Undeterred, Furth found a surgeon in Asia who was willing to perform amputations for about $6,000. But instead of getting the surgery himself, he began acting as a go-between, putting sufferers in touch with the surgeon. He also contacted Michael First, a clinical psychiatrist at Columbia University in New York. Intrigued,
First embarked on a survey of fifty-two patients. What he found was instructive. The patients all seemed to be obsessed by the thought of a body that was different in some way from the one they possessed. There seemed to be a mismatch between their internal sense of their own bodies and their actual physical bodies. First, who would later lobby to have BIID more widely recognized, became convinced that he was looking at a disorder of identity, of the sense of self.

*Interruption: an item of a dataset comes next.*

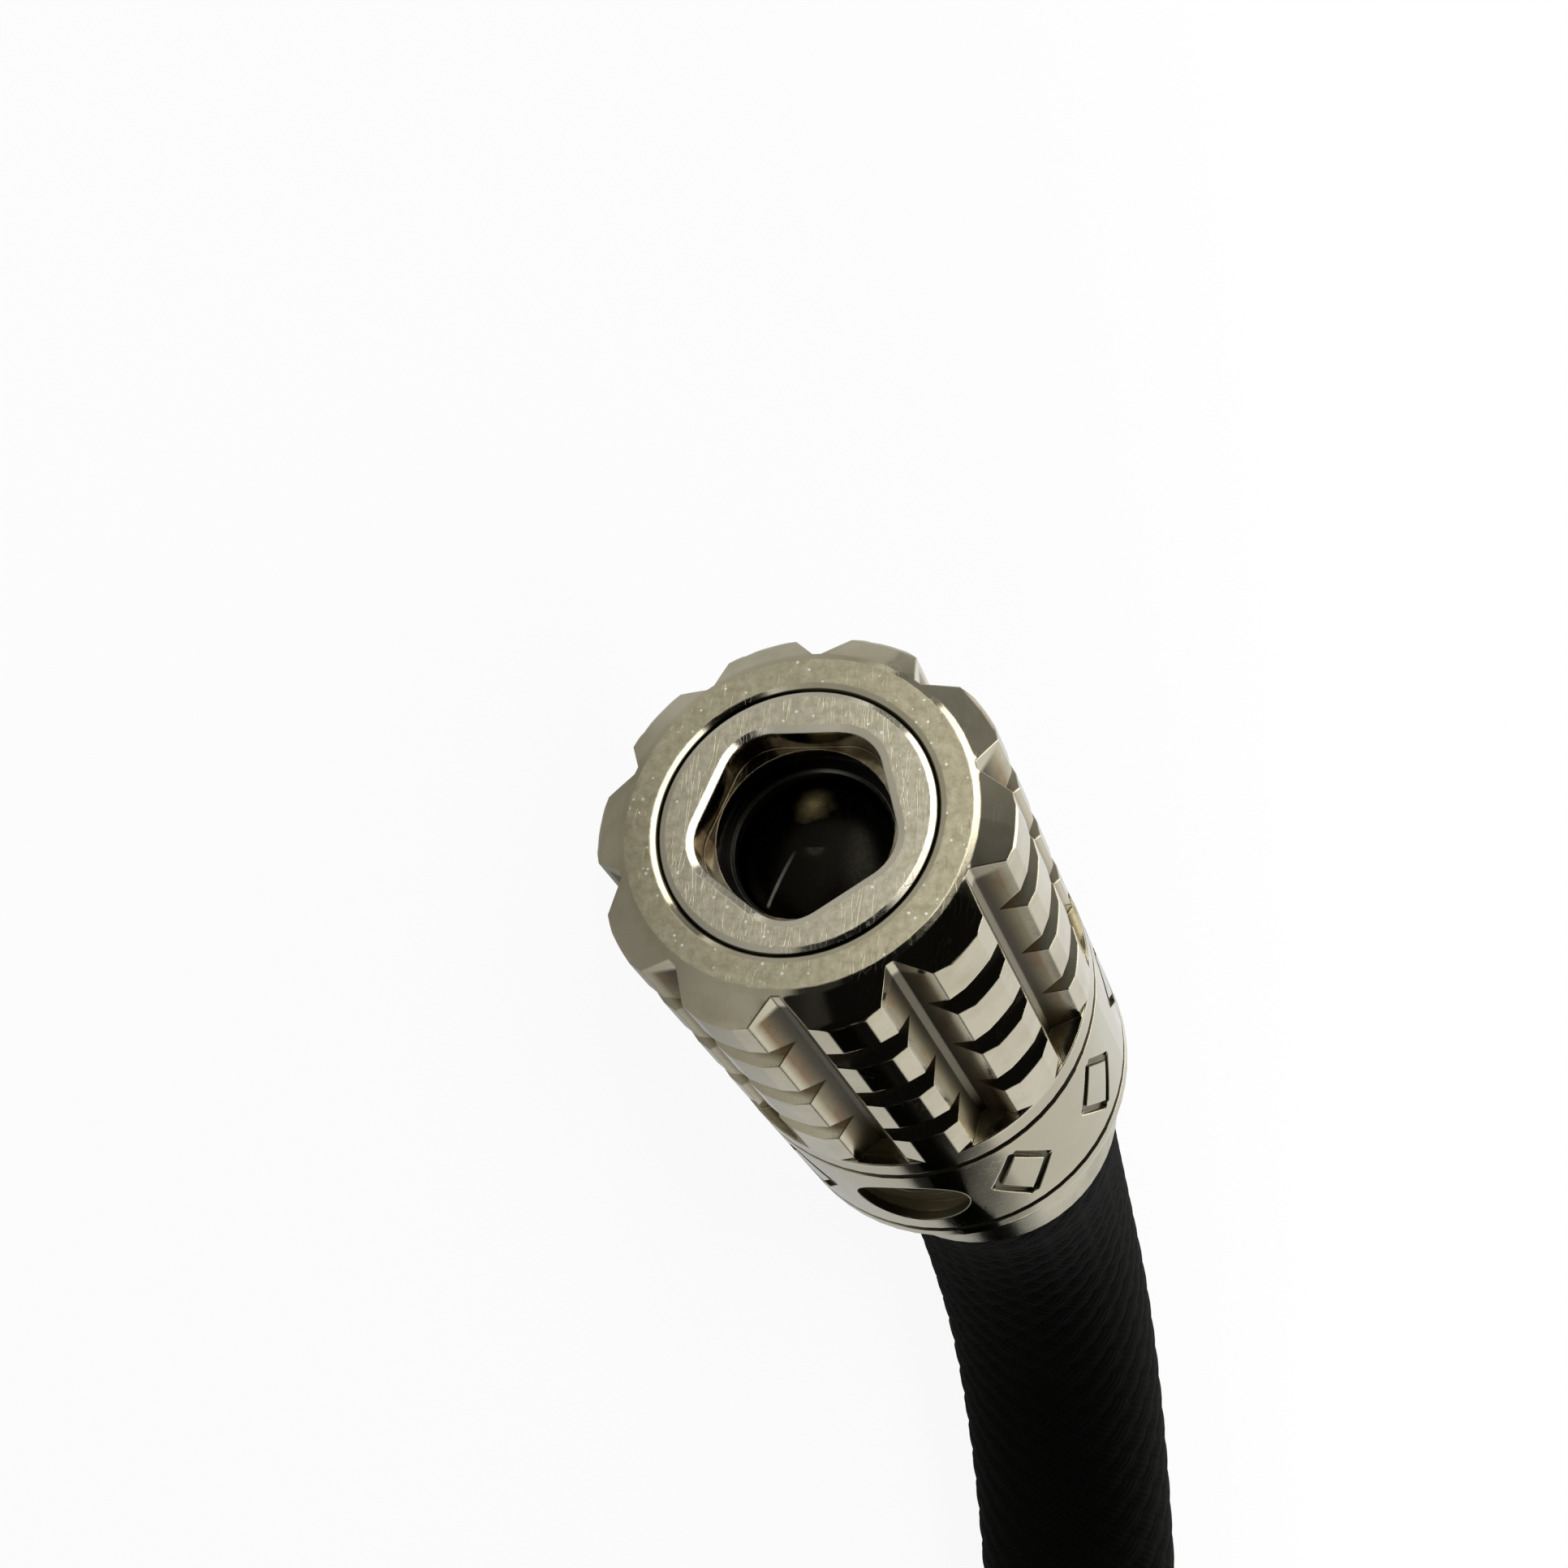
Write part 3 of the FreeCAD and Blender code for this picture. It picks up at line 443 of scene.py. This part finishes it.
def pits(nodes, scale, size):
    """Small round pits, some of them missing, from 0 on the surface to 1 at a pit's bottom."""
    patch = nodes.noise(nodes.place(), 1.6, detail=2.0)
    reach = nodes.math("ADD", nodes.ramp(patch, 0.0, size, 0.42, 0.62), 0.001)
    return nodes.ramp(nodes.math("DIVIDE", nodes.cells(scale).outputs["Distance"], reach), 1.0, 0.0)


def specks(nodes, scale, share):
    """Small bright grains of many sizes, one in each of a share of the cells."""
    cells = nodes.cells(scale)
    pick = nodes.add("SeparateColor")
    nodes.put(pick.inputs[0], cells.outputs["Color"])
    size = nodes.math("MULTIPLY", pick.outputs[1], pick.outputs[1])
    smallest, largest = SPECK_REACH
    reach = nodes.math("ADD", nodes.math("MULTIPLY", size, largest - smallest), smallest)
    near = nodes.ramp(nodes.math("DIVIDE", cells.outputs["Distance"], reach), 1.0, 0.0, 0.5, 1.0)
    return nodes.math("MULTIPLY", near, nodes.math("LESS_THAN", pick.outputs[0], share))


def nickel(name, base, dark, roughness):
    """Worn nickel plate: cloudy tarnish, fine scratches and pits, and rubbed edges."""
    nodes = material_nodes(name)
    cloud = nodes.noise(nodes.place(), 0.9, detail=5.0, roughness=0.6)
    tint = nodes.mix(nodes.ramp(cloud, 0.0, 1.0, 0.40, 0.66), base, dark)
    return worn_surface(nodes, tint, roughness, 0.05, 0.62)


def worn_surface(nodes, tint, roughness, bevel, bare, relief=0.35, metal=1.0):
    """Metal with grain, scratches, pits and softened edges. Where metal is low, dirt cakes it."""
    grain = nodes.noise(nodes.place(), 9.0, detail=4.0, roughness=0.65)
    marks = all_scratches(nodes, bare)
    holes = pits(nodes, 5.0, 0.28)
    uneven = nodes.math("MULTIPLY", nodes.math("SUBTRACT", grain, 0.5), 0.10)
    rough = nodes.math("ADD", roughness, uneven)
    rough = nodes.math("ADD", rough, nodes.math("MULTIPLY", marks, 0.16), clamp=True)
    edge = nodes.add("Bevel", samples=6)
    edge.inputs["Radius"].default_value = bevel * MM
    height = nodes.math("SUBTRACT", nodes.math("MULTIPLY", grain, 0.4), nodes.math("MULTIPLY", marks, 0.6))
    height = nodes.math("SUBTRACT", height, nodes.math("MULTIPLY", holes, 0.8))
    normal = nodes.bump(height, relief, 0.006, edge.outputs[0])
    return nodes.surface(
        base_color=tint, metallic=metal, roughness=rough, normal=normal, specular_ior_level=0.1,
    )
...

“The name that was originally proposed, ‘apotemnophilia,’ was clearly a problem,” he told me. “We wanted a word that was parallel to gender identity disorder. GID has built into the name a concept that
there is a function called gender identity, which is your sense of being male or female, which has gone wrong. So, what would be a parallel notion? Body integrity identity disorder hypothesizes that a normal function, which is your comfort in how your body fits together, has gone wrong.”

In June 2003, First presented his findings at
a meeting in New York. Robert Smith, Furth, and many BIID sufferers attended the meeting. One of them was David’s gatekeeper, whom I’ll call Patrick.

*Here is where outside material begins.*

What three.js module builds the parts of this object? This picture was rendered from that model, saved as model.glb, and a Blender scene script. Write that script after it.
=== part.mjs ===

Without much warning, Furth walked up to Patrick and his wife with a startling proposition. “We are standing there eating our sandwich, and he says to me, ‘Would you be interested in a surgical option?’” Patrick had felt the pressure of BIID for most of his life. He didn’t have any reservations. “Hell, yes. Yes, yes, yes, no question about it.” To this day, Patrick doesn’t know why Furth singled him out. Patrick is not a religious man, but he felt a higher power was giving him his due.

The next evening, Patrick and his wife went over to Furth’s apartment for an evaluation. Furth grilled Patrick to make sure he was for real. Was Patrick’s desire due to BIID or a sexual fetish? How did it affect his life? For two hours the questions flowed. Patrick answered them, scared that he’d “flunk the evaluation.” He didn’t, and Furth agreed to make the recommendation. That was where it all began. Ten months later, he had the surgery he craved. And less than a year after that, Patrick had become the gatekeeper himself.

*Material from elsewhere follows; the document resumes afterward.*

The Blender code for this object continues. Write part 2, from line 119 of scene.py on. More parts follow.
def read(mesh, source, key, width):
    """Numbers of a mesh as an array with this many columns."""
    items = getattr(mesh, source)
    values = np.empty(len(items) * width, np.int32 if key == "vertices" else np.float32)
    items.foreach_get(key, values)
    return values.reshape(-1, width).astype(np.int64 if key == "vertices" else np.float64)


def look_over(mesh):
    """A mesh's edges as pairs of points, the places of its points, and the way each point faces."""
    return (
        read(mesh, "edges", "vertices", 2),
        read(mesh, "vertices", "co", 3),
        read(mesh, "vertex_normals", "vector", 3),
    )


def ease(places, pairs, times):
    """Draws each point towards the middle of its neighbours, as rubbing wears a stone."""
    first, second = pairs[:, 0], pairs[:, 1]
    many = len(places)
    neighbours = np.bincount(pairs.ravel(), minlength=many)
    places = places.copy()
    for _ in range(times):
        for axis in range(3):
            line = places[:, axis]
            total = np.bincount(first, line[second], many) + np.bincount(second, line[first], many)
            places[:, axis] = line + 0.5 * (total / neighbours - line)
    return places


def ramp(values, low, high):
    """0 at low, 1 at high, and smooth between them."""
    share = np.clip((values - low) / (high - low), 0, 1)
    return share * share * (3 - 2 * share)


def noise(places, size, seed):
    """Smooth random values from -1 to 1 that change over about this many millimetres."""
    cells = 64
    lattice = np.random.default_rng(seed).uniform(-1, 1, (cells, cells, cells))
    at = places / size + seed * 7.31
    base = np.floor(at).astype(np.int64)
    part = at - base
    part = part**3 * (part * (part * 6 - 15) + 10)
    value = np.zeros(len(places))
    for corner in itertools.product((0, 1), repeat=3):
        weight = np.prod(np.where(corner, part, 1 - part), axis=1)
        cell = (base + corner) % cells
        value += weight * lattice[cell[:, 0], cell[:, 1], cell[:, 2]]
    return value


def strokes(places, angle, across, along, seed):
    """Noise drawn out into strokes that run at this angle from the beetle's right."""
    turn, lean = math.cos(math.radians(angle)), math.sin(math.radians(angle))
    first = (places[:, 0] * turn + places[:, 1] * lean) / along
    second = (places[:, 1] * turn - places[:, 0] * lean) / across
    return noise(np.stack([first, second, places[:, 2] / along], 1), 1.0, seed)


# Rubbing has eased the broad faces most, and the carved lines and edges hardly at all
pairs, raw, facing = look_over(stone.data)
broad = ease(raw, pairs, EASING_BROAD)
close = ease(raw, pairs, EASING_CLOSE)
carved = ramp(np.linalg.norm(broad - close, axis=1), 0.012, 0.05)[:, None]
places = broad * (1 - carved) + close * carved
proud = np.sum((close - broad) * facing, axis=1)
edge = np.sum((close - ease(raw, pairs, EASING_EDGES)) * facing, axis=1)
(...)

Sitting at home in a small, somewhat rural American town not too far from the ocean, Patrick recalled the day his wife found out about his obsession. It was during the mid-’90s. As with almost all BIID
sufferers, Patrick was fascinated with amputees, so he began downloading pictures of them off the Internet and printing them out. One day his wife was sitting in front of their computer, while Patrick sat in a wingback chair. She noticed a pile of printouts. They were images of men, but “completely clothed, no nudes or anything like that.” It was an awkward moment. “She was thinking that maybe I was gay,” Patrick recalled. “I must have been crimson.” Patrick asked her to take a closer look. She did, and soon realized that the men were all amputees.

Patrick told his wife that he had felt odd about his leg since he was four years old, a feeling that eventually grew into an all-consuming desire to be rid of it. It was a shock: they had been married for decades, and the revelation that he had been hiding something from her for all those years was hard to take. But his confession also brought relief. For more than four decades Patrick had suffered alone. Growing up in small-town America, with conservative parents, in an era when “people didn’t believe in going and seeing mental-health professionals,” Patrick was mystified by what he felt. By the early ’60s, as a teenager, his obsession with amputees and amputations took him to a library in the nearby state capital, where he hoped to find books on the subject. To his surprise, most of the pictures of amputees had been cut out and stolen. At that moment he realized that he wasn’t the only person who was consumed by this strange obsession.